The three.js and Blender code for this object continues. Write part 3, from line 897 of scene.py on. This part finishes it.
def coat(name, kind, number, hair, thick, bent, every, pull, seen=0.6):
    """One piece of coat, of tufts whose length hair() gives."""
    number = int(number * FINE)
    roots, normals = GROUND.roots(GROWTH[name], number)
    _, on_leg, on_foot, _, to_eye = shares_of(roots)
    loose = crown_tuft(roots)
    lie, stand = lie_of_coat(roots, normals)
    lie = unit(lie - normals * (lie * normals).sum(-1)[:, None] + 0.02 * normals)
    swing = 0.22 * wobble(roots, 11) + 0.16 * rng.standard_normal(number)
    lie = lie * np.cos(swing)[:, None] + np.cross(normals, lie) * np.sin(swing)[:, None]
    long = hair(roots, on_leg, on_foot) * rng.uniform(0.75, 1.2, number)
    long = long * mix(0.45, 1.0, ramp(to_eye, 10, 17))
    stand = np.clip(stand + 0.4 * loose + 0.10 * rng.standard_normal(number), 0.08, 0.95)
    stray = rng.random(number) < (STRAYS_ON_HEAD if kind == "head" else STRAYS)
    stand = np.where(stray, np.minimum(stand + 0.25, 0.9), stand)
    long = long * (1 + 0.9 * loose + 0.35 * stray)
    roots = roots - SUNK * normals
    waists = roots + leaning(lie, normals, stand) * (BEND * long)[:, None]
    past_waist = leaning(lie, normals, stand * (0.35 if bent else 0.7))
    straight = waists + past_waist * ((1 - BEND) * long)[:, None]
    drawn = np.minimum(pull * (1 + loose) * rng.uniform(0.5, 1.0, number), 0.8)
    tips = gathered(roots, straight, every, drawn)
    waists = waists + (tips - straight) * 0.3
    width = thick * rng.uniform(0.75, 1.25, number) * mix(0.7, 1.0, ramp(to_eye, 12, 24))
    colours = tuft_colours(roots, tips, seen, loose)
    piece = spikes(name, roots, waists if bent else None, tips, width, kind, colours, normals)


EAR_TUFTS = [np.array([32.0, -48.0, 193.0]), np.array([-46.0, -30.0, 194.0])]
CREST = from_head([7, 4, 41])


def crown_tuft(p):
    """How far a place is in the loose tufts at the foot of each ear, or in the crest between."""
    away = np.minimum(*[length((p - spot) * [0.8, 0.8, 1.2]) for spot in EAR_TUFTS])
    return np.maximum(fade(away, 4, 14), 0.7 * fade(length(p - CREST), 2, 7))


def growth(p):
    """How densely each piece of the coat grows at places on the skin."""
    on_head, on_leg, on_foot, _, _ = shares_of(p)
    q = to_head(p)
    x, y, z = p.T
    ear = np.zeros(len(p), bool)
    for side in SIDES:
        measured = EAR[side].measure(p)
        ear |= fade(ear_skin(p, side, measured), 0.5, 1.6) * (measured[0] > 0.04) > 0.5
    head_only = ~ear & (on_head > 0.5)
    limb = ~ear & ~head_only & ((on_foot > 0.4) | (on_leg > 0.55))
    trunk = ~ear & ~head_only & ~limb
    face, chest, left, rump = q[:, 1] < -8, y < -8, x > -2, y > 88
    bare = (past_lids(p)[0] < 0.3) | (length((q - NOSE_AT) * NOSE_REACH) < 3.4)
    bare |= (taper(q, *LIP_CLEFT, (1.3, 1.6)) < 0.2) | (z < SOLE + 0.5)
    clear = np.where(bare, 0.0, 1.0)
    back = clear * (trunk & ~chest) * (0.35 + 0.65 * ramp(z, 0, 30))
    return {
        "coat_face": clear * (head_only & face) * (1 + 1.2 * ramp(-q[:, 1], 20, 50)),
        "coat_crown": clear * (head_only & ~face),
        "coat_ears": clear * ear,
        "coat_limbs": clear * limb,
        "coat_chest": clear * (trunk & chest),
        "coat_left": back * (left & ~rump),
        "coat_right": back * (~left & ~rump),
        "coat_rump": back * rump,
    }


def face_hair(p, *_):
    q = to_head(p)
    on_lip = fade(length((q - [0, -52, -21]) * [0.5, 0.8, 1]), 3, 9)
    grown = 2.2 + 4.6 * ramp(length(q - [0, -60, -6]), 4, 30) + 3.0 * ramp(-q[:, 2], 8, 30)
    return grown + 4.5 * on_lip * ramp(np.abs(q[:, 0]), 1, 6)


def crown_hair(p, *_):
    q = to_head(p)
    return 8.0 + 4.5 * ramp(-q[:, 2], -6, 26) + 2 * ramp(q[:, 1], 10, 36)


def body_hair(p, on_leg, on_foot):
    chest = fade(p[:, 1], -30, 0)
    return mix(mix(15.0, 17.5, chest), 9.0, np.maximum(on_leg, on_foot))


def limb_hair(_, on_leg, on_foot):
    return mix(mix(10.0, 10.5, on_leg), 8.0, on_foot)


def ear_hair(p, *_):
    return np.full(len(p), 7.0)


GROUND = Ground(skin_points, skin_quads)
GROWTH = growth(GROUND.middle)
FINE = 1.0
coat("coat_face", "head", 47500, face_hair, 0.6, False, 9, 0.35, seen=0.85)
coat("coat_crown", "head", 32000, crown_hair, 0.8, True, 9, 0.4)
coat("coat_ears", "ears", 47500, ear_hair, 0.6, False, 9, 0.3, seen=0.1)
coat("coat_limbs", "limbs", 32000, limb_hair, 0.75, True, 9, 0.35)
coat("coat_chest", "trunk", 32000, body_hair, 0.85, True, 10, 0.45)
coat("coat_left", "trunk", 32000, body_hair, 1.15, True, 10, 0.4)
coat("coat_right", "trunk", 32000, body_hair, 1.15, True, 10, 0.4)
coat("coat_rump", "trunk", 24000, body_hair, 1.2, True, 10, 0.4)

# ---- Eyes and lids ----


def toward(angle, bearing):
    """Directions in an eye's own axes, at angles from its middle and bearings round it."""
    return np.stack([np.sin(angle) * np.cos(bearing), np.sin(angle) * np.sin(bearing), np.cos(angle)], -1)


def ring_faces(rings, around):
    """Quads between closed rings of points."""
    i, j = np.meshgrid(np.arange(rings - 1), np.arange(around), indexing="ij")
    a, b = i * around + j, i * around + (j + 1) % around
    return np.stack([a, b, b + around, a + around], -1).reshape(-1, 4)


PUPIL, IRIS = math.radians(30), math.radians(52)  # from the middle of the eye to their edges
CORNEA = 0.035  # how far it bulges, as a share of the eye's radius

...

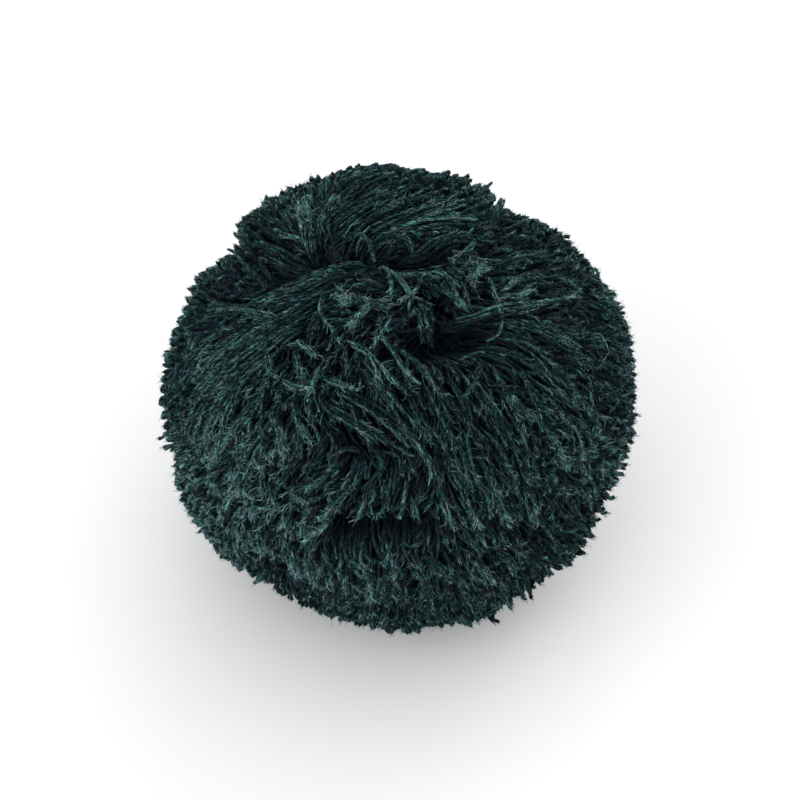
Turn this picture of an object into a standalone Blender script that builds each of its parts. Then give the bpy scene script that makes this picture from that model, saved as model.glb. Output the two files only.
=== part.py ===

=== Exercise details ===
Copy out every line in the entries above that holds "object".

=== The completed task ===
The three.js and Blender code for this object continues. Write part 3, from line 897 of scene.py on. This part finishes it.
Turn this picture of an object into a standalone Blender script that builds each of its parts. Then give the bpy scene script that makes this picture from that model, saved as model.glb. Output the two files only.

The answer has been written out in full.